Ein weiterer Grund für die Diskrepanz: Viele Frauen, die in der Mathematik genauso begabt sind wie ihre männlichen Kollegen, verfügen zudem über hohe sprachliche Fertigkeiten. Frauen sind also nicht per se schlechter in Mathematik oder Physik, sondern haben durch andere Talente noch mehr Möglichkeiten.

In Algerien und Tunesien, wo Frauen in MINT-Studiengängen sogar knapp 40 Prozent ausmachen, hat die Studiumswahl eine viel größere Bedeutung als hierzulande. Es bietet einen Ausweg; die Chance, etwas zu verändern und aus armen oder sozial prekären Verhältnissen auszubrechen. Da ergibt es Sinn, dass mehr Frauen sich um die besser bezahlten Jobs wie Ingenieur:innen bemühen.


Wie wichtig ist die Frauenquote in MINT-Fächern?


Was man mit dieser Erkenntnis anfängt, bleibt jeder und jedem selbst überlassen.

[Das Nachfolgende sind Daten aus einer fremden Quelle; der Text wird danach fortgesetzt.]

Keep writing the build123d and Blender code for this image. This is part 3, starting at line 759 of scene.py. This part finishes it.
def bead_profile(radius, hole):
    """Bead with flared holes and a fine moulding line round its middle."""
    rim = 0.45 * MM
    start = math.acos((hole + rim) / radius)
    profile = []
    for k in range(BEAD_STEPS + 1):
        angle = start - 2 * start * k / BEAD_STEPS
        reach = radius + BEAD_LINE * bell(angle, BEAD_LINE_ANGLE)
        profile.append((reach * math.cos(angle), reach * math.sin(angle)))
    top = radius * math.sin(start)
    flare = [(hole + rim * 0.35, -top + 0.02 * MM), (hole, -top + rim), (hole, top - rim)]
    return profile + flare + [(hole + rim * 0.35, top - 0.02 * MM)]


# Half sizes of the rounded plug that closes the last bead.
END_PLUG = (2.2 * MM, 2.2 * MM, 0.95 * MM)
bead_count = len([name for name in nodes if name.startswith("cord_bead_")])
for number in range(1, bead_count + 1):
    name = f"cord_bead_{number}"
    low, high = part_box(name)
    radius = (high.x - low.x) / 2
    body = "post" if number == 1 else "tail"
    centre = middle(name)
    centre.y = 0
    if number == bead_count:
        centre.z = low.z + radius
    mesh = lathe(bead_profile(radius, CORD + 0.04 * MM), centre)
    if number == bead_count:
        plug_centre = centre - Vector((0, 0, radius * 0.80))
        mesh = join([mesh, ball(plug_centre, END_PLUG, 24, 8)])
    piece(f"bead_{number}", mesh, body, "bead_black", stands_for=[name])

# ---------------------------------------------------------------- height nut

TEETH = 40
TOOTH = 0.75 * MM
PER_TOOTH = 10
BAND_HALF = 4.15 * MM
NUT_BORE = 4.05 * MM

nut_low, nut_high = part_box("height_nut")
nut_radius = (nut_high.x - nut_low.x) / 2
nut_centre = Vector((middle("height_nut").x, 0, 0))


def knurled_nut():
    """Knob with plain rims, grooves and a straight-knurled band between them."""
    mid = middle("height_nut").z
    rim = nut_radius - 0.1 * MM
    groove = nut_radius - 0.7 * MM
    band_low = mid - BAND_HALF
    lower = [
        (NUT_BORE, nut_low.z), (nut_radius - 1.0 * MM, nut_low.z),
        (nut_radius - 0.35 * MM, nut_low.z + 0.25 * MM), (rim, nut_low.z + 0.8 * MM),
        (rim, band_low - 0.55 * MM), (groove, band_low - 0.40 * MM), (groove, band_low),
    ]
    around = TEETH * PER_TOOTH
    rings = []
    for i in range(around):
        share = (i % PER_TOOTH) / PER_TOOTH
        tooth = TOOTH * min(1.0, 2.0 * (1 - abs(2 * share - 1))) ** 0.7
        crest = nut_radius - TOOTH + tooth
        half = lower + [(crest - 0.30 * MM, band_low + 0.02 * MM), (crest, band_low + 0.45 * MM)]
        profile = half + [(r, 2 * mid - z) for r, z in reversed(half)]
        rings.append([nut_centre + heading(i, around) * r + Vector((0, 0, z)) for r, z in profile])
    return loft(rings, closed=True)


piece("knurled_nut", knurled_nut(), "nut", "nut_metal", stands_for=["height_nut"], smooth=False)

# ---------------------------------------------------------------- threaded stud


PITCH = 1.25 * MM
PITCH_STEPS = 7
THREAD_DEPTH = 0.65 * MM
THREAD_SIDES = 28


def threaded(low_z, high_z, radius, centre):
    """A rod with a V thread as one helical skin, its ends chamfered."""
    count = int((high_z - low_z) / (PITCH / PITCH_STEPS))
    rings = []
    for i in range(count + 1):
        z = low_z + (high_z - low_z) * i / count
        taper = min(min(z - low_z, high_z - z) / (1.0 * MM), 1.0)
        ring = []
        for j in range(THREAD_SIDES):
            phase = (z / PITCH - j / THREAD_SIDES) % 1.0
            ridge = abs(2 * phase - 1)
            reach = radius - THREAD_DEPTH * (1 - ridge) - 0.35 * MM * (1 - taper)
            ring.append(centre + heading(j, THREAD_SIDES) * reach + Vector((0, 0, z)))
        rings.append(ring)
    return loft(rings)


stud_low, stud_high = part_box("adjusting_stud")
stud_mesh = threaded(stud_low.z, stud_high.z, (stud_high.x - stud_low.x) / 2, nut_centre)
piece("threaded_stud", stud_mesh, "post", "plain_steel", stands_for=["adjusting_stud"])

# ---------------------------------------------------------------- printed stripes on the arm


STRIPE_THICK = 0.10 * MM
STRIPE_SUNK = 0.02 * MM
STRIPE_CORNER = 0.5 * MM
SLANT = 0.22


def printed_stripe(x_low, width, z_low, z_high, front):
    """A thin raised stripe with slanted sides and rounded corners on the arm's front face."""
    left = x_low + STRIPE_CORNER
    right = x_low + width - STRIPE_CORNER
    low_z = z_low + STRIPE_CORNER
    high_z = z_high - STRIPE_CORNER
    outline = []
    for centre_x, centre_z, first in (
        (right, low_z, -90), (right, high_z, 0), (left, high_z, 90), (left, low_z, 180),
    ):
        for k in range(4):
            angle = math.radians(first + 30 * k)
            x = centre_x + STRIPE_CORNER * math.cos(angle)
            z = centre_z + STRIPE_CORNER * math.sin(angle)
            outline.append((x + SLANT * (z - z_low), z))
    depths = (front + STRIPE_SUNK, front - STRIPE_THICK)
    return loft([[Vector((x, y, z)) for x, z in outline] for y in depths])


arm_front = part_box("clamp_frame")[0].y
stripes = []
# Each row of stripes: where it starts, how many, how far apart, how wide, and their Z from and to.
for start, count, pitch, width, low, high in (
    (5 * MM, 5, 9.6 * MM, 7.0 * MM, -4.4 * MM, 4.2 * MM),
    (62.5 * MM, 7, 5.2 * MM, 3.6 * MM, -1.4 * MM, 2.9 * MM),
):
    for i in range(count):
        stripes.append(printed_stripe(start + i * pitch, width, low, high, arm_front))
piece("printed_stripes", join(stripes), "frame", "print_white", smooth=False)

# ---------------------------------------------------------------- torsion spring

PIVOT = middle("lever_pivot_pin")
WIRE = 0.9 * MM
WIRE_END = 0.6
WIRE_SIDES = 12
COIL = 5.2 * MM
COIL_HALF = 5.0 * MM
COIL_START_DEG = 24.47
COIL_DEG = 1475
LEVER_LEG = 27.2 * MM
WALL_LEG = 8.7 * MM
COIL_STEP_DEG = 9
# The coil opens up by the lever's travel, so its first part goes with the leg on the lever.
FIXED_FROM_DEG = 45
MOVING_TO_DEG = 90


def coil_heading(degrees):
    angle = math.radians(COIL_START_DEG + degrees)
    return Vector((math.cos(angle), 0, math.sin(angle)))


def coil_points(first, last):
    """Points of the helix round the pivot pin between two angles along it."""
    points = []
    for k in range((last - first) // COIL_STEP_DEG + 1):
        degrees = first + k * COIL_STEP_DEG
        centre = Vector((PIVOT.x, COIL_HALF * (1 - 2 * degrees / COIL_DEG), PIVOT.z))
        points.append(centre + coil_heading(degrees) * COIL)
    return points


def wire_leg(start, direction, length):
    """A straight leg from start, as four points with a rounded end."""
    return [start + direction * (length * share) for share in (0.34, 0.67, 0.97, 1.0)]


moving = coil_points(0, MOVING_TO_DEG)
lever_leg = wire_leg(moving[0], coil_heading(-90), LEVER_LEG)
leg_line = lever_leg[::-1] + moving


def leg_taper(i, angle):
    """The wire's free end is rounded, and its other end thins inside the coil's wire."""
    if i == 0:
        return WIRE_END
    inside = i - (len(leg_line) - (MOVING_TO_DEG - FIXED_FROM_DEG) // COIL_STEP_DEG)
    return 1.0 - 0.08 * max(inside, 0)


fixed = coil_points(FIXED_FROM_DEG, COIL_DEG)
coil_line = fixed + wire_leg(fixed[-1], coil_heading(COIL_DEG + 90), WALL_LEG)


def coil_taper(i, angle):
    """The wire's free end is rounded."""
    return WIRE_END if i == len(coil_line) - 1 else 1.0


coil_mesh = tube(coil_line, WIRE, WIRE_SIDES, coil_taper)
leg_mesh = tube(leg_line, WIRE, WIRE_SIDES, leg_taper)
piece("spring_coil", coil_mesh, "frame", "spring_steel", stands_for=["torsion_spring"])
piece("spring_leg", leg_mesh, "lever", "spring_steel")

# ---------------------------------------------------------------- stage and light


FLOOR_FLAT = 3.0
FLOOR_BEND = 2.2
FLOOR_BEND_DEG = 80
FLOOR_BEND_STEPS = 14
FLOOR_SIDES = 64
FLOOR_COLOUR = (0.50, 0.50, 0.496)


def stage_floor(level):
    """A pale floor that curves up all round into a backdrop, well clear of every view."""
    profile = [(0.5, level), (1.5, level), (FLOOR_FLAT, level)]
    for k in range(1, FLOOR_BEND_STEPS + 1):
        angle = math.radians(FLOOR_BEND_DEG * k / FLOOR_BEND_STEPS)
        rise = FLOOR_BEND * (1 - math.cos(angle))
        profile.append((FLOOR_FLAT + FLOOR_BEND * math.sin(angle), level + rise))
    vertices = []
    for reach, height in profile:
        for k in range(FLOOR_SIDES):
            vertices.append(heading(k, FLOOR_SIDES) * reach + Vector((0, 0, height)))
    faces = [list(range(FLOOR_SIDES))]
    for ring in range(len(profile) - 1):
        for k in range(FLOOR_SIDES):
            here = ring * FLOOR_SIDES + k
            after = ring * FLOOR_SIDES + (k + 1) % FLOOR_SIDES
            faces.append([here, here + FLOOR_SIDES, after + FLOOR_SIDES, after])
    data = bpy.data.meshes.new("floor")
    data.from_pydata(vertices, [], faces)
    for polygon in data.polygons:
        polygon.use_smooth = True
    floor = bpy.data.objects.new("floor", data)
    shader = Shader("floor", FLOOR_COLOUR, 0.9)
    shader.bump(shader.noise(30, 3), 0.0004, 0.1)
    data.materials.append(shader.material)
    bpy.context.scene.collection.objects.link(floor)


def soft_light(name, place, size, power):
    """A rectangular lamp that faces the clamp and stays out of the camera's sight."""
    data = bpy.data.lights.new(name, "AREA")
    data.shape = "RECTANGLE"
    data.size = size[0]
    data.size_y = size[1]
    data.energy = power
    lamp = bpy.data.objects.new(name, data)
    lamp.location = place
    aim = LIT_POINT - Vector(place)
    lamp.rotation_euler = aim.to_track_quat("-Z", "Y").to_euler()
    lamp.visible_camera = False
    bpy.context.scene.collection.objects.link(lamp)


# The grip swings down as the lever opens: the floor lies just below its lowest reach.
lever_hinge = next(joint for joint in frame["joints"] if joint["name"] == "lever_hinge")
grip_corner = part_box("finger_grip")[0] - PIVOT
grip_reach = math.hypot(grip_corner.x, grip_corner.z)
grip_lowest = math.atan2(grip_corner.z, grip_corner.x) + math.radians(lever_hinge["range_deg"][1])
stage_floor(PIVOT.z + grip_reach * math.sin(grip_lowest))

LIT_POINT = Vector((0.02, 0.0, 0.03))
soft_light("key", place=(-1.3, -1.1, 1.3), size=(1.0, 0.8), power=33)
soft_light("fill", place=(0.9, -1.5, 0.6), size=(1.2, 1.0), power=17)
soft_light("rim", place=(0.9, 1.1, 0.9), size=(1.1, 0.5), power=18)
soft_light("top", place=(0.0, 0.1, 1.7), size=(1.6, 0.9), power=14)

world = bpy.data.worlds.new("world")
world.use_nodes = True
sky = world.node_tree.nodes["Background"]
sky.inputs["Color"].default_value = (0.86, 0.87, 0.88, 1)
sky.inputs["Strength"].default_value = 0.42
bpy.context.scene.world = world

Wir sollten vermeiden, aus dem Ländervergleich die falschen Schlüsse zu ziehen.  Es gibt offensichtliche Forschungslücken, die die Notwendigkeit weiterer Untersuchungen zeigen.

Dennoch liefert die Studie Anreiz, etwas zu ändern. Wie müssen sich MINT-Studiengänge und -Berufe ändern, um mehr Frauen zu überzeugen? Welche Hindernisse existieren noch? Scheinbar zeigen die Werbekampagnen von Universitäten bisher nur wenig Wirkung.

Die Studie zeigt deutlich, wie tief Geschlechter-Stereotype und systemische Ungerechtigkeiten auch in Gesellschaften mit vermeintlich wenig Diskriminierung verankert sind. Denn gerade, wenn Frauen ihren Berufsweg eigentlich freier wählen können, müssten sich – mit Blick auf die Verteilung der natürlichen Begabungen – immer noch mehr Frauen in den MINT-Fächern finden, als sie es derzeit tun.

Wir sollten die Beweggründe junger Frauen in den Blick nehmen, die im MINT-Bereich glänzen würden, sich dann aber doch für einen anderen Weg entscheiden. Denn unabhängig vom Geschlecht: Jeder Mensch hat eigene Vorlieben und Stärken und genau diese sollte eine gut funktionierende Gesellschaft fördern.